Verse 7: But unto every one of us is given grace according to the measure of the gift of Christ. The point is that God has given every believer his favor for each of us to live as we ought to and to walk worthy (verse 1).

Does this mean that he has given more to some than to others? I believe that he is simply saying that every one of us have been given enough grace to fulfill God's purposes and callings in our lives (Romans 12:3; John 1:16). Remember that grace can also be interpreted as gift.

Verse 8: Wherefore he saith, When he ascended up on high, he led captivity captive, and gave gifts unto men. Paul now quotes from Psalms 68:18. Remember that the context is the gifts that he just in the previous verses. As such, whatever he is quoting is to make his point. In context, the Psalmist is speaking in the future tense when Christ will reign after taking back what belongs to him.

The phrase led captivity captive in these verses speak of him triumphing over his enemies by the resurrection from the dead (Ephesians 1:18-22). The picture would be that of a Roman Triumph which was a celebration of the success of a military commander. On the day of his triumph, the successful general would wear a crown of laurel and an all-purple, gold-embroidered triumphal toga picta ("painted" toga), regalia that identified him as near-divine or near-kingly. In some accounts, his face was painted red, perhaps in imitation of Rome's highest and most powerful god, Jupiter. The general rode in a four-horse chariot through the streets of Rome in unarmed procession with his army, captives, and the spoils of his war and at Jupiter's temple on the Capitoline Hill, he offered sacrifice and the tokens of his victory to the god Jupiter.

The order of the procession would be the captive leaders, allies, and soldiers (and sometimes their families) usually walking in chains; some were destined for execution or slavery. All this was done to the accompaniment of music, clouds of incense, and the strewing of flowers. This most likely what Paul was talking about in 2 Corinthians 2:14-16.

It is important to note that Paul did not quote the passage precisely. The Psalmist said thou hast received gifts for men while Paul said and gave gifts unto men. So, one says received while the other gave. He must be saying that what he received, he was now giving, i.e., grace gifts (verse 7, 11). Again, the point and context is gifts.

Now, for years, I have taught that those captives being referred to were those who were in paradise who had died before the resurrection. Not so sure about that view now. He seems to be referring to his enemies instead.

Verses 9-10: (Now that he ascended, what is it but that he also descended first into the lower parts of the earth? He that descended is the same also that ascended up far above all heavens, that he might fill all things.) It must be noted that these verses are parenthetical. That means that verse 8 runs directly into verse 11. This verse simply speaking of Christ's death, burial, and resurrection.

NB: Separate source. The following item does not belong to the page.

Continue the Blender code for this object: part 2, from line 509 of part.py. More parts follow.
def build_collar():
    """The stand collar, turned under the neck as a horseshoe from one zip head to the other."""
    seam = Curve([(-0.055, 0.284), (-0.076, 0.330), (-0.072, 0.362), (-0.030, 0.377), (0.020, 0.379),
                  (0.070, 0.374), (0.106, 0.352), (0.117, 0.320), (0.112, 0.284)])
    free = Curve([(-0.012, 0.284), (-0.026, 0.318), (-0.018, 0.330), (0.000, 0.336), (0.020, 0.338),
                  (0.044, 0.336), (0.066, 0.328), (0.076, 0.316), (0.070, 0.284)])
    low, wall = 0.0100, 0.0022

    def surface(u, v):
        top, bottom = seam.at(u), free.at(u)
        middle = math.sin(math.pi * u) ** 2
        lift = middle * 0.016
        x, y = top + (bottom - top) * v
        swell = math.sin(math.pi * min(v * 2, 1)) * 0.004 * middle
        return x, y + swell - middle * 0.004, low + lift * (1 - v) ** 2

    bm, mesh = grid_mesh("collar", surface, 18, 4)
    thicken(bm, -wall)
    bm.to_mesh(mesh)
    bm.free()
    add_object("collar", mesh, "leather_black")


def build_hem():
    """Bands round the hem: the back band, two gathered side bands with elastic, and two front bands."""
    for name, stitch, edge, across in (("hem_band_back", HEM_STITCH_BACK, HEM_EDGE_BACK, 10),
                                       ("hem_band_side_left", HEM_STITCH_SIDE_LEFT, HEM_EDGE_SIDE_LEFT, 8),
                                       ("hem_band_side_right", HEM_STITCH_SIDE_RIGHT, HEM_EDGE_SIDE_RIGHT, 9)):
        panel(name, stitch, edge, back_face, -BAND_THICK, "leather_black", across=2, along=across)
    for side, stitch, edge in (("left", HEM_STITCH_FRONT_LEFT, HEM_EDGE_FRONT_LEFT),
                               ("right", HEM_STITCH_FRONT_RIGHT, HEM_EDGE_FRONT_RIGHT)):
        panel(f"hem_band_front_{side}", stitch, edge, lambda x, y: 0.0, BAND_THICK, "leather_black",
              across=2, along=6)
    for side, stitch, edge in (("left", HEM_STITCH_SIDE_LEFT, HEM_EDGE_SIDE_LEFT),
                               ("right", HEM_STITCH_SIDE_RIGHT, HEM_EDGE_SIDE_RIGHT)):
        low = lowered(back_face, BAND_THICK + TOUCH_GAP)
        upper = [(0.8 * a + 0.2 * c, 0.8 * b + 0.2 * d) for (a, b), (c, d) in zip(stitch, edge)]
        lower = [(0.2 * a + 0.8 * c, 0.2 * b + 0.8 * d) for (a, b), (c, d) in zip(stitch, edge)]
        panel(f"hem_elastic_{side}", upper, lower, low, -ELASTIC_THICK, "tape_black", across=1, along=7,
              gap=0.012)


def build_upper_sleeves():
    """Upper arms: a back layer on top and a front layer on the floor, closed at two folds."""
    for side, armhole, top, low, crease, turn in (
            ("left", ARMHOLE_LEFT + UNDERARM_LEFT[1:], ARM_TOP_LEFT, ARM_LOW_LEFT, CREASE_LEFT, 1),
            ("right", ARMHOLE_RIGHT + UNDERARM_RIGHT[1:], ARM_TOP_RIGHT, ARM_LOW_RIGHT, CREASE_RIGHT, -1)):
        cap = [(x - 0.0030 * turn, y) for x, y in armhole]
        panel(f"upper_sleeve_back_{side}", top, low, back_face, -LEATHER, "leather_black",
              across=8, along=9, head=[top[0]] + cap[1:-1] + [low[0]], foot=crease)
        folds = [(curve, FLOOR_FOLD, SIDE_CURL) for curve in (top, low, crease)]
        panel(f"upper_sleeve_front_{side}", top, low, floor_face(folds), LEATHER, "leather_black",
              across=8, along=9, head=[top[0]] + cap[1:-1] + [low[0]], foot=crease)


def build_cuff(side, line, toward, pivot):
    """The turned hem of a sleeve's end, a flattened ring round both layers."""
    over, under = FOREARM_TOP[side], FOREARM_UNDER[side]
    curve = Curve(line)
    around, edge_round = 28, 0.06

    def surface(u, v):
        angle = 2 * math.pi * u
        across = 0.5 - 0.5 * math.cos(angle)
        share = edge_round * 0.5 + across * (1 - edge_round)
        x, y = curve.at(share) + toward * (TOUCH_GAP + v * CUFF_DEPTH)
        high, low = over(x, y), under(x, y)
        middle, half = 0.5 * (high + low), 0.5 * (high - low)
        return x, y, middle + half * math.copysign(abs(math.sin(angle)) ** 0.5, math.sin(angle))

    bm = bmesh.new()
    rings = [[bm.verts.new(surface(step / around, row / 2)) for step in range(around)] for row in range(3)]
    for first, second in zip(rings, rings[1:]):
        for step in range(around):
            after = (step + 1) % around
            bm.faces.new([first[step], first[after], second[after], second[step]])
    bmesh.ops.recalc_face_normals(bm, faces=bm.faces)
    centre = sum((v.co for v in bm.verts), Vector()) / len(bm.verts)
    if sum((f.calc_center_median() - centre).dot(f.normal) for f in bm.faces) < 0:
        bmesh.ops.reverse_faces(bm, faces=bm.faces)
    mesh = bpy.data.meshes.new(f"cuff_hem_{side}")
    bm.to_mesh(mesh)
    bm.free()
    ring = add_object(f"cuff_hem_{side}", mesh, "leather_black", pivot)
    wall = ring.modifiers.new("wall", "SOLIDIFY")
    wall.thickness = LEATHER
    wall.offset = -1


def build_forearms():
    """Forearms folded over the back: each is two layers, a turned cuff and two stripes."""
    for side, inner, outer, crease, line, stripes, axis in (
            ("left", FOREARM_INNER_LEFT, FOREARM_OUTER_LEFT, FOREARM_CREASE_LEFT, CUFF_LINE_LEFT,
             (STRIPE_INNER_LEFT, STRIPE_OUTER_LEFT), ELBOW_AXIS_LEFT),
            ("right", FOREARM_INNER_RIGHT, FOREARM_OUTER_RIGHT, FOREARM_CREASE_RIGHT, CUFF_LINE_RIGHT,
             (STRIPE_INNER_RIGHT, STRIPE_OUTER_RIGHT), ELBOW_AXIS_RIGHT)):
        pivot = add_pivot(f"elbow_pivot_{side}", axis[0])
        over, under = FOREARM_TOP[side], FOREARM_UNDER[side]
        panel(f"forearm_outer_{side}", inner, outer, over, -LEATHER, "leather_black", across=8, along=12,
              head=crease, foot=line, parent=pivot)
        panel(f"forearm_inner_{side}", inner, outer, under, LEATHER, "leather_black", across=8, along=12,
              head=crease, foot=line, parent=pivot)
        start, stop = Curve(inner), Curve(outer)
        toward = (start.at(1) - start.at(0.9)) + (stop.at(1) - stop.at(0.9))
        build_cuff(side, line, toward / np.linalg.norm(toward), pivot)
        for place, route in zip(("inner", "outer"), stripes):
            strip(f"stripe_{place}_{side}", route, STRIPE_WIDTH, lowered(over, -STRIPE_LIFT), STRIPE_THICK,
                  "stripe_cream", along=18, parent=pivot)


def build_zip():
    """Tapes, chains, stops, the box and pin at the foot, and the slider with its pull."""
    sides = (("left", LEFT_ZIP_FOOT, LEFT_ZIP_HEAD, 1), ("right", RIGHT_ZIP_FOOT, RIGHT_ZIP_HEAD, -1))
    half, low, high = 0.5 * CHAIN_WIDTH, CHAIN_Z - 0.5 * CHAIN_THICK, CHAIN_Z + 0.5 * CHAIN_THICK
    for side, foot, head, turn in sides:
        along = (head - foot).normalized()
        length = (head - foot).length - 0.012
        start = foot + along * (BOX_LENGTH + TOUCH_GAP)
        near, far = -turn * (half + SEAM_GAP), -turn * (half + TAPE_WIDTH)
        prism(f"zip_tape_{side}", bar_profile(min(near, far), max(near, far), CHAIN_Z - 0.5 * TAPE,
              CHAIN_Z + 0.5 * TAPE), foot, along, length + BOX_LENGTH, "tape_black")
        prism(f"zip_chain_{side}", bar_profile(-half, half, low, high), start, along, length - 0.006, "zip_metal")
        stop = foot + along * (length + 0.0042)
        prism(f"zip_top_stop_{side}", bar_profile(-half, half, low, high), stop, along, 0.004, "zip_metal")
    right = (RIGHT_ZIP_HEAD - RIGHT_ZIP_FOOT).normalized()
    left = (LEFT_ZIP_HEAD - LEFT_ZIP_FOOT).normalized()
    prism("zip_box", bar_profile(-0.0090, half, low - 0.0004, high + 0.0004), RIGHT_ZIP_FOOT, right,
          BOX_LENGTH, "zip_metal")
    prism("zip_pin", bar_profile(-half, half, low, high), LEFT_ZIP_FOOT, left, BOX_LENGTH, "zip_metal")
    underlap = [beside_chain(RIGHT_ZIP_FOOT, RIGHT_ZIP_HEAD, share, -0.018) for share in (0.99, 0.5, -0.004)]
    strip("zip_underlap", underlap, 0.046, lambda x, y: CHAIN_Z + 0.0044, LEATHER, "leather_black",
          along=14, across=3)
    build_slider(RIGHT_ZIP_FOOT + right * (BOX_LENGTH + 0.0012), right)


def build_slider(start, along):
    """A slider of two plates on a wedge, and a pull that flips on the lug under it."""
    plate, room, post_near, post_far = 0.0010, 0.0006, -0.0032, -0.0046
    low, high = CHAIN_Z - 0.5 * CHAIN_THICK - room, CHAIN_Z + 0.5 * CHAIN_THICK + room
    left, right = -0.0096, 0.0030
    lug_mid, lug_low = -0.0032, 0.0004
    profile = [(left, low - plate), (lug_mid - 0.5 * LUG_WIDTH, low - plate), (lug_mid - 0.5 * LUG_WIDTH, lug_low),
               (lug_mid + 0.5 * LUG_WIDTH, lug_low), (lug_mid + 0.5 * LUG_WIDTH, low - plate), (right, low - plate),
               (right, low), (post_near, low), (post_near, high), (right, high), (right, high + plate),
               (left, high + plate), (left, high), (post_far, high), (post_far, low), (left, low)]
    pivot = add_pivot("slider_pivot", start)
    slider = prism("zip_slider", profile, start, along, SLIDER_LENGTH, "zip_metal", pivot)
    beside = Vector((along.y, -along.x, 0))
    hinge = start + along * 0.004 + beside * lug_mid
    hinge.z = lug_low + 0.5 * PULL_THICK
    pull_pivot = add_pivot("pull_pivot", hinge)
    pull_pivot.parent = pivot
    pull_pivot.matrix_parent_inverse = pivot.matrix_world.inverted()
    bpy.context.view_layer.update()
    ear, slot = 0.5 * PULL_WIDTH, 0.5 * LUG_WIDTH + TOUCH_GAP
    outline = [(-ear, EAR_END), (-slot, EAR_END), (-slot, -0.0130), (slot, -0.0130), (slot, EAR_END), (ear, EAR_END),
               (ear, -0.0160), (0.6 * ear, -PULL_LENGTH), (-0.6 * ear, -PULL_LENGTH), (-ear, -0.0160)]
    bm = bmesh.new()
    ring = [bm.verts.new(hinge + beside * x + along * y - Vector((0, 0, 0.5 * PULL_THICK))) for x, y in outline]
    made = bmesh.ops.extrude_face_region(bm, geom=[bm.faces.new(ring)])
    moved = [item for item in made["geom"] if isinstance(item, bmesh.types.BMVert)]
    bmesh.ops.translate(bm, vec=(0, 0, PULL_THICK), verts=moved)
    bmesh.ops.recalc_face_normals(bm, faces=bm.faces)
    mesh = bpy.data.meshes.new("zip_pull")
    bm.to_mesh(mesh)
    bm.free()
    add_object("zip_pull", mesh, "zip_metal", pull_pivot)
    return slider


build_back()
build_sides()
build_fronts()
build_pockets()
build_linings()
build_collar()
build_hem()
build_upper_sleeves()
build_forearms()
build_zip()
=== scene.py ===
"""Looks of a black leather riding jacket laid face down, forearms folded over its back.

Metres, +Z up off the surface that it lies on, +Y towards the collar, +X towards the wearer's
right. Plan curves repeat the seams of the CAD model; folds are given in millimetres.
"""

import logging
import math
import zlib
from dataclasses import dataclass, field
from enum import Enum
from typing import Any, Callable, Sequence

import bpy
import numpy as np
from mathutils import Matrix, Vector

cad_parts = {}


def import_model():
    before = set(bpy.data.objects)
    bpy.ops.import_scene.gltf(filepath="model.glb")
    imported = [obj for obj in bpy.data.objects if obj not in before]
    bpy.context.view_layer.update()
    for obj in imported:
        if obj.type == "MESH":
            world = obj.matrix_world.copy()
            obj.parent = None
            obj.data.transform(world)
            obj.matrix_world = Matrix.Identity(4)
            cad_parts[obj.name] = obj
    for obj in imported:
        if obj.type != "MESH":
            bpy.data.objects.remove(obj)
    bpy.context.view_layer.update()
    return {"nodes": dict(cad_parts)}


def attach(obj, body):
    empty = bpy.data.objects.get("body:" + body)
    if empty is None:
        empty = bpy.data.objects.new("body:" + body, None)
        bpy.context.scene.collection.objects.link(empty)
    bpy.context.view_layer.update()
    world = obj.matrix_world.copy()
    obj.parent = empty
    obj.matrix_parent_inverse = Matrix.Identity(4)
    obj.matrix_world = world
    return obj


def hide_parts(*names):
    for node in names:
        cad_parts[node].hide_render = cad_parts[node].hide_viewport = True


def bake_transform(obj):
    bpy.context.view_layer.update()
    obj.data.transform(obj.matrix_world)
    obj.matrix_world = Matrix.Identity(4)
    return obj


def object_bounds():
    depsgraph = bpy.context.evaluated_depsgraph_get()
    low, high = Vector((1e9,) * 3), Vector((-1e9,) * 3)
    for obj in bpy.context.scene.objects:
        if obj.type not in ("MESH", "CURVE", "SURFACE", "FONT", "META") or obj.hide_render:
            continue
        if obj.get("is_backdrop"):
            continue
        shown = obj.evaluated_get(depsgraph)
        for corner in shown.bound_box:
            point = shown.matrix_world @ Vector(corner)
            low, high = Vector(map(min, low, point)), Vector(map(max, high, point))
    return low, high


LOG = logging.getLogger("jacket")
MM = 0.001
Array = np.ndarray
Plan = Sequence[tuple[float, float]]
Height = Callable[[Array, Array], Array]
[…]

Unlike what the Apostle’s Creed says, Jesus did not descend into Hell, but Hades; the place of the dead (Luke 16:19-31). Hell is where men go after the judgment and that has not happened yet, therefore, it was empty then and it is empty now.

Verse 11: And he gave some, apostles; and some, prophets; and some, evangelists; and some, pastors and teachers; These are some of the gifts that were given unto men. Apostles laid the foundation, prophets foretold and forthtold, evangelists had the gift of evangelism, pastors oversaw a flock, and teachers taught the Word. Some contend that the last two are one and the same.

Also, some are quick to point out that these are not gifts, but positions that were given to administer the gifts. Others will content that they were transitory because of the past tense of the word gave. Even if you don't believe they were all transitory, most in conservative circles will acknowledge that at least apostles and prophets were, therefore, affectively splitting the baby.